The concept of the Stepford wife is so ingrained in pop culture that it’s unlikely anyone coming to this movie for the first time will be unaware of what’s really going on in town. But even if you know exactly what’s coming, screenwriter William Goldman and director Bryan Forbes still draw you into the world of Stepford and the escalating terror that is Joanna’s life. Joanna doesn’t get the full picture of what the mysterious Stepford Men’s Association is up to until the end of the movie, but every seemingly benign interaction in town contributes to the sense that something is deeply wrong here.

Joanna’s main ally is fellow former city dweller Bobbie Markowe (Paula Prentiss), a tall, lanky force of nature with a twangy voice and a penchant for mischief. It’s Bobbie who leads the duo’s efforts to shake things up in town, first by forming a competing women’s association to counterbalance the secretive men’s group, and then by investigating what might be causing so many previously vibrant women to turn into docile hausfraus seemingly overnight.

Joanna is serious and introspective, while Bobbie is boisterous and snarky.

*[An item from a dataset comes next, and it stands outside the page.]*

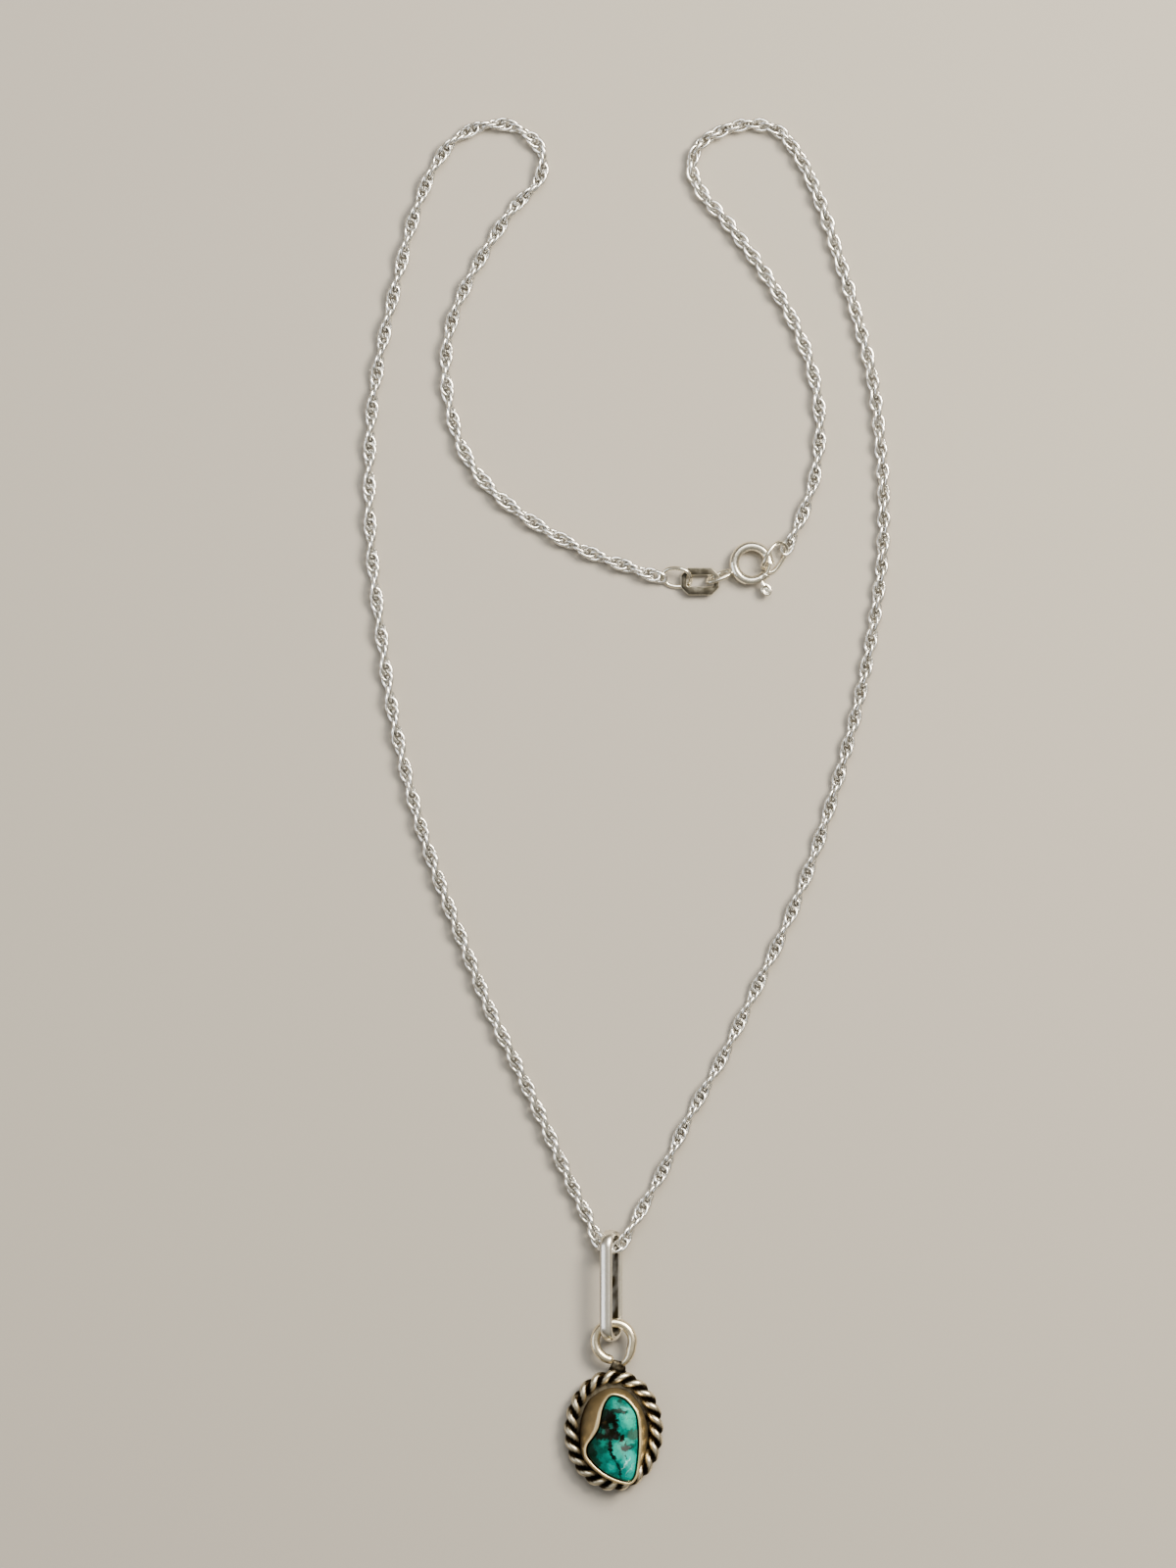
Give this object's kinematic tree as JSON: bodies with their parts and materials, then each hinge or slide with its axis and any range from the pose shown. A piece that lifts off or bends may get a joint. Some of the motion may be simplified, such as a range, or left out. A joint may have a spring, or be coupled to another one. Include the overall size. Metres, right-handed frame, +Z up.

When they first meet, Bobbie pulls a dessert out of her purse: “Two things I always carry, Tampax and Ring-Dings.” These are two things that the other wives of Stepford apparently have no use for.

The town transforms the men along with the women, just in different ways.

Palomar Pictures

“I like to watch women doing little domestic chores,” says creepy Men’s Association president Dale “Diz” Coba (Patrick O’Neal) to Joanna as she’s setting up for a Men’s Association gathering at the Eberhardt home. That’s clearly one of the only things that Diz likes about women, and nearly every man in Stepford shares his views, including Walter, who protests a little too much about how much he loves Joanna but is eventually throwing words like “crazy” and “unreasonable” at her.

It only takes a few weeks in Stepford to turn this sophisticated city-dweller into a regressive chauvinist. The town transforms the men along with the women, just in different ways.

Of course, it’s tough to sympathize with Walter or any of the Stepford men, and the movie doesn’t excuse them. But making Walter into a real character underscores how much he’s actually giving up in exchange for his dream of the perfect wife and the ability to turn a spare room into the 1970s version of a man cave.

The filmmakers give Joanna and Bobbie far more depth, with hopes and fears and ambitions that stretch beyond their positions as housewives. When Joanna tells Bobbie a story about her college boyfriend, there’s real regret in her voice, and when she explains to a gallery owner why she wants to exhibit her photography, Ross conveys Joanna’s yearning to be a whole person outside of marriage and family.

“I messed a little bit with women’s lib in New York.”

Palomar Pictures

Joanna and Bobbie attempt to start a “consciousness-raising” group with fellow Stepford wives who only want to talk about cleaning products, but even these apparent rebels are reluctant to embrace feminism. “I messed a little bit with women’s lib in New York,” Joanna tells Bobbie almost apologetically. “Didn’t we all?” Bobbie responds flippantly.

Even just vague overtures toward women’s liberation are too much for the men of Stepford to handle. “Why? Because we can,” Diz tells Joanna when she confronts him about what he’s doing to the women of Stepford, but it’s not just that. As scared as Joanna and Bobbie are of losing their individuality, Diz and his cronies are far more afraid of that individuality being asserted.

The Stepford Wives is streaming for free on Tubi and YouTube in the U.S.